Last Updated: 9/12/06
Iraq


Democrats hold hearing on pre-war intelligence

By Frank Davies
Mercury News
June 26, 2006


Washington- Colin Powell's famous speech to the United Nations on the threat from Iraq one month before the U.S. invasion was "the perpetuation of a hoax'' and "the lowest point in my professional life,'' his longtime chief of staff told a group of Democratic senators Monday.
 

Lawrence Wilkerson, a former U.S. Army colonel who retired last year, said he learned after the secretary of state's February 2003 speech that key elements were wrong, based on faulty or manipulated intelligence.

Sen. Dianne Feinstein, a California Democrat who has served six years on the Intelligence Committee, said Powell's speech was "a singular event, because no one was more respected.''

"Putting that man before the world with information that was not correct was a dastardly thing to do,'' she added.

Feinstein was one of three senators who presided over a hearing by the Democratic Policy Committee on the use and misuse of pre-war intelligence on Iraq.

Democratic and Republican policy committees, set up by the Senate 60 years ago, occasionally hold forums that don't have the legislative weight of a congressional committee hearing, but can spotlight an issue not receiving attention elsewhere.
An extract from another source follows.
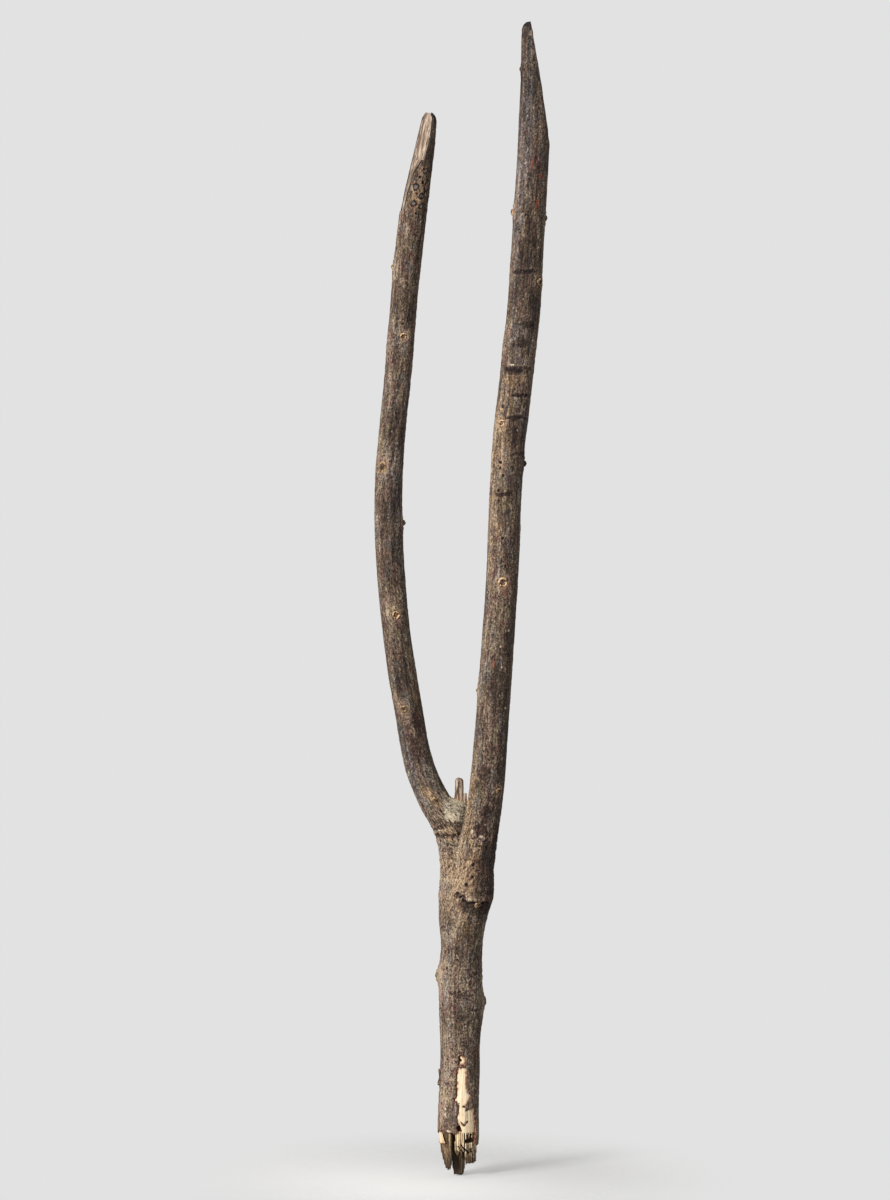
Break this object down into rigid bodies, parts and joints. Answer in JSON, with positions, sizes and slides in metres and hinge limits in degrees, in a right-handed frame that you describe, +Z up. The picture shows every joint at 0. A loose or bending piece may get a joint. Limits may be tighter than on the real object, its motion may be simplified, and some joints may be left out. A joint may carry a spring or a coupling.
{
  "type": "hay fork",
  "caption": "Hay fork cut from one naturally forked branch: a round handle broken short, a swollen union and long bark-covered tines whittled to points.",
  "frame": {"origin": "on the axis of the handle, where the hand closes round it", "axes": "+Z up the handle towards the tine points, +X from the left tine to the right tine, -Y the side with the torn bark"},
  "size_m": [0.1408, 0.0457, 0.923],
  "materials": {
    "bark": "weathered grey-brown bark with lengthwise purple-brown streaks, matt",
    "sapwood": "pale bare wood, matt",
    "weathered_wood": "brown splintered wood, matt",
    "knot": "tan knot with a dark heart, matt",
    "gall": "black blisters with tan rims, matt",
    "twig": "dead grey-brown twig, matt"
  },
  "bodies": {
    "root": {"bark_flake": "bark", "dead_twig": "twig", "dead_twig_splinter": "twig", "handle_bark": "bark", "handle_bud_left": "knot", "handle_bud_right": "knot", "handle_core": "sapwood", "left_tine_bark": "bark", "left_tine_core": "sapwood", "left_tine_gall_1": "gall", "left_tine_gall_2": "gall", "left_tine_gall_3": "gall", "left_tine_gall_4": "gall", "left_tine_gall_5": "gall", "left_tine_knot_1": "knot", "left_tine_knot_2": "knot", "left_tine_knot_3": "knot", "left_tine_knot_4": "knot", "left_tine_knot_5": "knot", "left_tine_knot_6": "knot", "right_tine_bark": "bark", "right_tine_core": "sapwood", "right_tine_knot_1": "knot", "right_tine_knot_2": "knot", "right_tine_knot_3": "knot", "right_tine_knot_4": "knot", "right_tine_knot_5": "knot", "right_tine_knot_6": "knot", "right_tine_knot_7": "knot", "right_tine_knot_8": "knot", "splinter_back": "weathered_wood", "splinter_chip": "sapwood", "splinter_front": "sapwood", "splinter_left": "weathered_wood", "splinter_middle": "weathered_wood", "splinter_right": "sapwood", "union_bark": "bark", "union_core": "sapwood", "union_knot_left": "knot", "union_knot_right": "knot", "union_scar_knot": "knot"}
  },
  "joints": []
}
Senate Republicans belittled the hearing as partisan theater, while Democrats pointed out that with the GOP controlling Congress, no committee hearings have been held on pre-war intelligence.

Four former government officials, with a combined experience of more than 100 years, participated in the hearing. Two of them, Wilkerson and former Assistant Secretary of State Carl Ford, said they were Republicans.

Paul Pillar, a CIA official who coordinated U.S. intelligence on Iraq, said he believes that that decision to invade Iraq was made by summer 2002, "and instead of intelligence informing a policy decision, it was used to justify a decision already made.''

Feinstein has pushed for an investigation of the role played by Iraqi exiles, especially the Iraqi National Congress, and a special Pentagon intelligence office in pushing the country into war.

"There is still much that we don't know about how this happened,'' she said.

The hearing also touched on how top officials were blindsided by the Iraqi insurgency in 2003. Wayne White, the State Department's principal Iraq analyst, said the military did not listen to his warning that there was 'a vast and renewable pool'' of militant Iraqis willing to attack U.S. forces.

The four witnesses have made similar comments before, but never together in such a forum.